Using the data that follows, return exactly the lines from the one that contains "build_pot()" through the one that contains "bpy.data.objects.remove(obj)", ends included.

Stored items from a collection

##############################

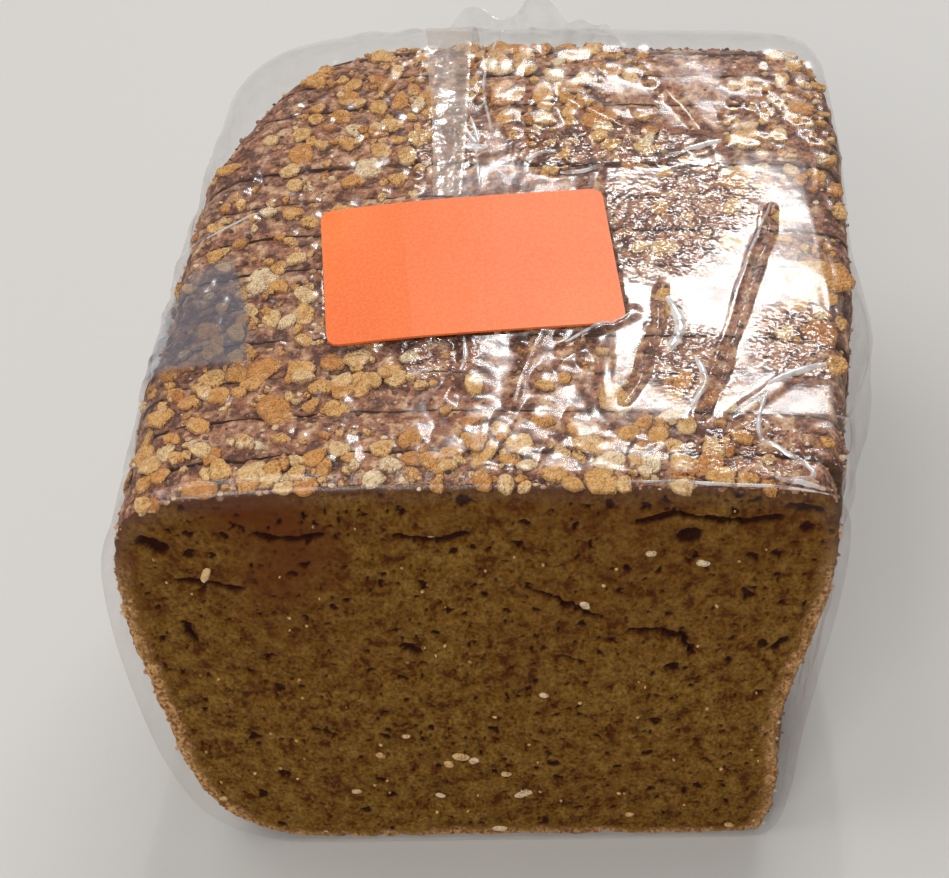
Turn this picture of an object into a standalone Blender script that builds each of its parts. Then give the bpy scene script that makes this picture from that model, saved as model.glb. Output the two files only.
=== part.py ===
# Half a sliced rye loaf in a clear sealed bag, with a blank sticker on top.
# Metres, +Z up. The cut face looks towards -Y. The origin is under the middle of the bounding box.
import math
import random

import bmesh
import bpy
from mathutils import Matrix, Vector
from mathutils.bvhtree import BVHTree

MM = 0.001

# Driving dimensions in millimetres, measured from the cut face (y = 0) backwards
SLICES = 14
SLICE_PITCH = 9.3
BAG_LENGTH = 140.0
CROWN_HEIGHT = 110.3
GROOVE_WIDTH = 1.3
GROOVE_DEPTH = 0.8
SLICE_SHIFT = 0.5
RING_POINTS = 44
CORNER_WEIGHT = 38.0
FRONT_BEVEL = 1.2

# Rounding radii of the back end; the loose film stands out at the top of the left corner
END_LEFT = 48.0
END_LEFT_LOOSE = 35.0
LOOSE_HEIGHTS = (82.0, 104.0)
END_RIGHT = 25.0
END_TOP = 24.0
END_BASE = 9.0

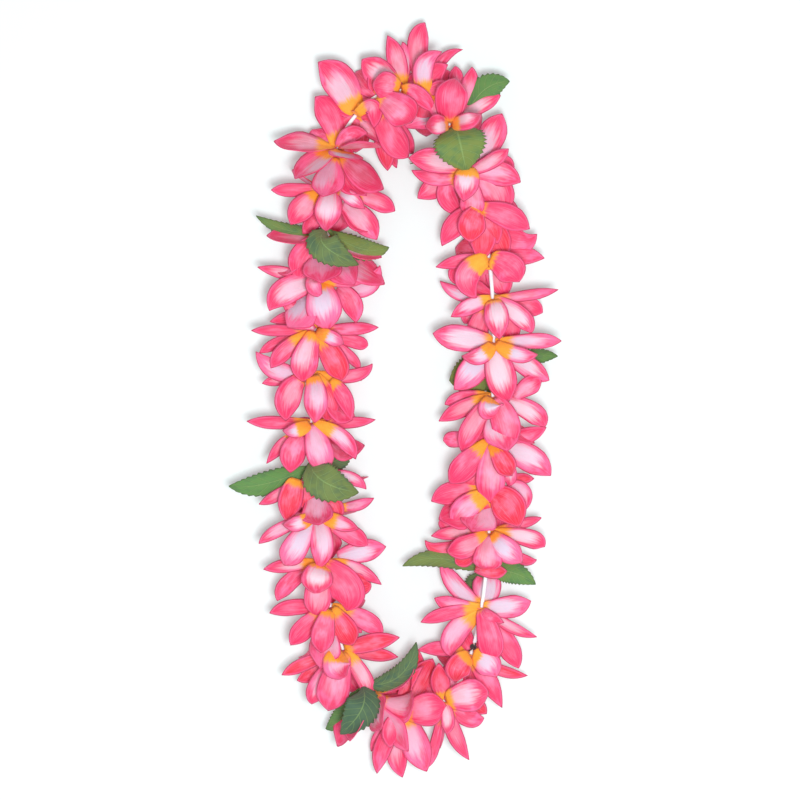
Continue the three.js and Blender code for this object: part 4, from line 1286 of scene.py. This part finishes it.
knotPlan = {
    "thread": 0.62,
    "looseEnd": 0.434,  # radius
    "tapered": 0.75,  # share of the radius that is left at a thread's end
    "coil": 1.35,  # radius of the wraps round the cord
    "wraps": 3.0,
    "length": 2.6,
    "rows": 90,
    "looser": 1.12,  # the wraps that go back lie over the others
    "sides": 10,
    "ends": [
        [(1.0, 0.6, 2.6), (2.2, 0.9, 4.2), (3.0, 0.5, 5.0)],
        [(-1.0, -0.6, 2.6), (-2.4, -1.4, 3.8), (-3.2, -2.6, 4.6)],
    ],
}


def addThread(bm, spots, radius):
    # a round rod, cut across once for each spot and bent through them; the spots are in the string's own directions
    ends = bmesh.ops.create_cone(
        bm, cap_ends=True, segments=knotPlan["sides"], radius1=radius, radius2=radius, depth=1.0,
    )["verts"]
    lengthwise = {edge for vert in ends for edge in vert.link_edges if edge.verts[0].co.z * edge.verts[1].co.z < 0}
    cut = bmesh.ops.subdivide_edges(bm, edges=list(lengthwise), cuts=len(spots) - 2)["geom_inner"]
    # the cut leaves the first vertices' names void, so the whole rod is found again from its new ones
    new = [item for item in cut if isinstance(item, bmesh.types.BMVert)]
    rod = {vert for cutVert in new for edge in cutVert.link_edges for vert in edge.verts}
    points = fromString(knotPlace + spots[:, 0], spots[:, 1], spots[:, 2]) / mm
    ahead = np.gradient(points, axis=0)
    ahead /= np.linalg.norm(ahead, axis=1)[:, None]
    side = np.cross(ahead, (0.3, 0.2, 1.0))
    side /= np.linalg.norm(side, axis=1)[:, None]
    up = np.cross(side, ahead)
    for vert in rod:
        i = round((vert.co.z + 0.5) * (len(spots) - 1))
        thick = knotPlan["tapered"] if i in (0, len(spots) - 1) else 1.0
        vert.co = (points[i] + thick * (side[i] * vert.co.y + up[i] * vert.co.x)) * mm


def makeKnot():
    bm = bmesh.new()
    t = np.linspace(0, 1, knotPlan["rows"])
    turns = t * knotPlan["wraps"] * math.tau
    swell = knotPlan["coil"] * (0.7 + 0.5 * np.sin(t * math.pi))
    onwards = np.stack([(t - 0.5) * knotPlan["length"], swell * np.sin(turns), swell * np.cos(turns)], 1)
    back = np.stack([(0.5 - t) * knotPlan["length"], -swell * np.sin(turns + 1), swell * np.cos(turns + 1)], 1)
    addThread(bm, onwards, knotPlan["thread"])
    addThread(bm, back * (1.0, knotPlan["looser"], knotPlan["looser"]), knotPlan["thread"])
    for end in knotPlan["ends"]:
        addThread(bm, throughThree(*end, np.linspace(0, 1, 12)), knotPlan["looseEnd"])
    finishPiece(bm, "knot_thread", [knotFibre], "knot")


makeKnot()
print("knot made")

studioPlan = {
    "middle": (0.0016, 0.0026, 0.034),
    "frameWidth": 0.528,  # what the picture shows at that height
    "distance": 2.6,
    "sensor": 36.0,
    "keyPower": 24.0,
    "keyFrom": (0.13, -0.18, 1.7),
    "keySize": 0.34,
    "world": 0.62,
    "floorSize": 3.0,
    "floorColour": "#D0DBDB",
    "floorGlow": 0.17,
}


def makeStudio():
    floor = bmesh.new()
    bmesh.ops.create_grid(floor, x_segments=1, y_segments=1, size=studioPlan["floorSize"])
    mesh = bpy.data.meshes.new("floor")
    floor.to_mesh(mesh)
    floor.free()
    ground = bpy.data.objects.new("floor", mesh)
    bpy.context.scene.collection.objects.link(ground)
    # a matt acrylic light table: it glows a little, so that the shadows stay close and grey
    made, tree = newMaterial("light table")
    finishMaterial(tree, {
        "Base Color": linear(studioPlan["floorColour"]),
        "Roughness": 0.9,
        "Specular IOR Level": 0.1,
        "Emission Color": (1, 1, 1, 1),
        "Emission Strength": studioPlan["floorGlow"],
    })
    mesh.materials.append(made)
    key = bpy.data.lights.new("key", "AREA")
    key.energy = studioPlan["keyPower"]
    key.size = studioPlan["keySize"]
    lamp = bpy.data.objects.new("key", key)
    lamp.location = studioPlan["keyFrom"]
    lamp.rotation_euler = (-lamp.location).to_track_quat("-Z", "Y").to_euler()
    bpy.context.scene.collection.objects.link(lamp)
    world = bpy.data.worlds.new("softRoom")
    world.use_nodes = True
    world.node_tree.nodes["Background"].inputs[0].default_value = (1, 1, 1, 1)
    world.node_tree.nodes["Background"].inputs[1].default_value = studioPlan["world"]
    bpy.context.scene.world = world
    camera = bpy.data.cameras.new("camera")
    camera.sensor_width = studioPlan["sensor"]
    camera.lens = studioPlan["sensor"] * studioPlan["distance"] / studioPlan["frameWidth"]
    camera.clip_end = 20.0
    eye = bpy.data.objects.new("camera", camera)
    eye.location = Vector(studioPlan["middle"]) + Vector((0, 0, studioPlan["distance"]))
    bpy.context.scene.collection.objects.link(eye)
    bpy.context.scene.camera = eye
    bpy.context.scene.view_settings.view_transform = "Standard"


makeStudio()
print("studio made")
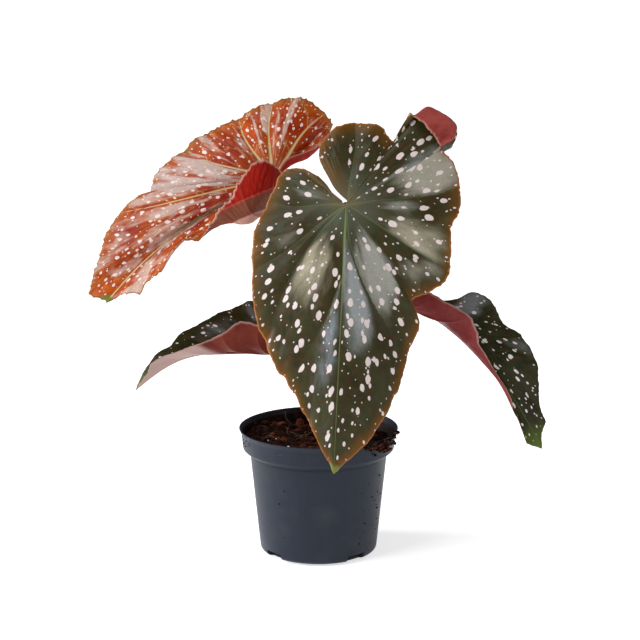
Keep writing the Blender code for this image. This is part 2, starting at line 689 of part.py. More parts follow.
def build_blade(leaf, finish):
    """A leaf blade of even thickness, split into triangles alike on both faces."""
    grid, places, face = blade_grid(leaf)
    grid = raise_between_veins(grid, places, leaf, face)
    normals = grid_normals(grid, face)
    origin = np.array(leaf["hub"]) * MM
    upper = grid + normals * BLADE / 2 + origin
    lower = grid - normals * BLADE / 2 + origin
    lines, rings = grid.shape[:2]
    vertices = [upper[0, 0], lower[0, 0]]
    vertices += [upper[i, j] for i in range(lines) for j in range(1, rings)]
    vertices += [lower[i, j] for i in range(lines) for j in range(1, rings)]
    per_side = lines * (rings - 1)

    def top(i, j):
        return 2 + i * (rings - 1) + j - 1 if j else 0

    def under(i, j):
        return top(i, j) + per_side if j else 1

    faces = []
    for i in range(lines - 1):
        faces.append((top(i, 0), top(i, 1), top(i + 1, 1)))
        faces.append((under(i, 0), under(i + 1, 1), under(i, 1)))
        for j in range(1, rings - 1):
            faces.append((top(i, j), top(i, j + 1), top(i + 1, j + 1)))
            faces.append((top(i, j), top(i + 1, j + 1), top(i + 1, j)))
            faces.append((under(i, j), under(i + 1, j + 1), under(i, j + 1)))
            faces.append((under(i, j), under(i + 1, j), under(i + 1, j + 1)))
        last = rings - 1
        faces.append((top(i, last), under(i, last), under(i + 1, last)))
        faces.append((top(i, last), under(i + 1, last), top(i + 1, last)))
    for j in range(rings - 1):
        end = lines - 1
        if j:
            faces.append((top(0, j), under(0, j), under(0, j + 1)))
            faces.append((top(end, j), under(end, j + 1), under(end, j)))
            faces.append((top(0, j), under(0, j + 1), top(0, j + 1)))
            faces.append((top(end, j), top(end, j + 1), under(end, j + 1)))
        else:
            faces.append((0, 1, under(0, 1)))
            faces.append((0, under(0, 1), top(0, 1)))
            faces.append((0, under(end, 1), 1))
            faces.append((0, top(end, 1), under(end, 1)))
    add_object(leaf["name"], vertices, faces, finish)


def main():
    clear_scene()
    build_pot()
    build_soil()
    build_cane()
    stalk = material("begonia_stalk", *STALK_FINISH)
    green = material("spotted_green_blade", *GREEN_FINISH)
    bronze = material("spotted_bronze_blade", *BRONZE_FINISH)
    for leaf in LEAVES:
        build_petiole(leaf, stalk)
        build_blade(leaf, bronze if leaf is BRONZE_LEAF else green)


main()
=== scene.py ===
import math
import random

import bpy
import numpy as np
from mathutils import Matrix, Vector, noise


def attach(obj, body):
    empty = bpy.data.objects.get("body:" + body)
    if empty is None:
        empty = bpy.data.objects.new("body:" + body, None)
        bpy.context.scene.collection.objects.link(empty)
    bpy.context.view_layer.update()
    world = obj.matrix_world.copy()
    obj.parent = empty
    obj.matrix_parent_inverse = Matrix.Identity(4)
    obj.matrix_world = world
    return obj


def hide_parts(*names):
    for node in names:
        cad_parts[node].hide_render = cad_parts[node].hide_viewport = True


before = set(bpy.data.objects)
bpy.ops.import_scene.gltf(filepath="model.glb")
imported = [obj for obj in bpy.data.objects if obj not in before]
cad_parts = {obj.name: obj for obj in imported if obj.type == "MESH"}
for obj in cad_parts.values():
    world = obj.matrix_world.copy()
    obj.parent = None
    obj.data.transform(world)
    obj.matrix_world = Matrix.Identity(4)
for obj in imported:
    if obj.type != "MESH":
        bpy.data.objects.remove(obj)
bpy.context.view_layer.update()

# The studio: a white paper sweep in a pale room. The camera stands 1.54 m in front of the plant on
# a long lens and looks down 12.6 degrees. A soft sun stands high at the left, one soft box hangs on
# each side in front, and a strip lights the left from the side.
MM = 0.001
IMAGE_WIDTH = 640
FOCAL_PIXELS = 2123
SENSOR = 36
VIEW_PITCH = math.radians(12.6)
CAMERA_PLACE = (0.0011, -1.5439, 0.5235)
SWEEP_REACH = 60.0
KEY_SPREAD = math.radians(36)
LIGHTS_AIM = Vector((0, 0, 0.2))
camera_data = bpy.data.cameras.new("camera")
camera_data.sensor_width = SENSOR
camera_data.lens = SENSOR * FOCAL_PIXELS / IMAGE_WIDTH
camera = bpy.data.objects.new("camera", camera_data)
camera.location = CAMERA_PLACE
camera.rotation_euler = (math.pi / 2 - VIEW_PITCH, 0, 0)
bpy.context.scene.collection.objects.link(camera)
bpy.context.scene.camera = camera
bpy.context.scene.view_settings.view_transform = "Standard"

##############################

> **SOLUTION FOR THIS EXERCISE**:
    build_pot()
    build_soil()
    build_cane()
    stalk = material("begonia_stalk", *STALK_FINISH)
    green = material("spotted_green_blade", *GREEN_FINISH)
    bronze = material("spotted_bronze_blade", *BRONZE_FINISH)
    for leaf in LEAVES:
        build_petiole(leaf, stalk)
        build_blade(leaf, bronze if leaf is BRONZE_LEAF else green)


main()
=== scene.py ===
import math
import random

import bpy
import numpy as np
from mathutils import Matrix, Vector, noise


def attach(obj, body):
    empty = bpy.data.objects.get("body:" + body)
    if empty is None:
        empty = bpy.data.objects.new("body:" + body, None)
        bpy.context.scene.collection.objects.link(empty)
    bpy.context.view_layer.update()
    world = obj.matrix_world.copy()
    obj.parent = empty
    obj.matrix_parent_inverse = Matrix.Identity(4)
    obj.matrix_world = world
    return obj


def hide_parts(*names):
    for node in names:
        cad_parts[node].hide_render = cad_parts[node].hide_viewport = True


before = set(bpy.data.objects)
bpy.ops.import_scene.gltf(filepath="model.glb")
imported = [obj for obj in bpy.data.objects if obj not in before]
cad_parts = {obj.name: obj for obj in imported if obj.type == "MESH"}
for obj in cad_parts.values():
    world = obj.matrix_world.copy()
    obj.parent = None
    obj.data.transform(world)
    obj.matrix_world = Matrix.Identity(4)
for obj in imported:
    if obj.type != "MESH":
        bpy.data.objects.remove(obj)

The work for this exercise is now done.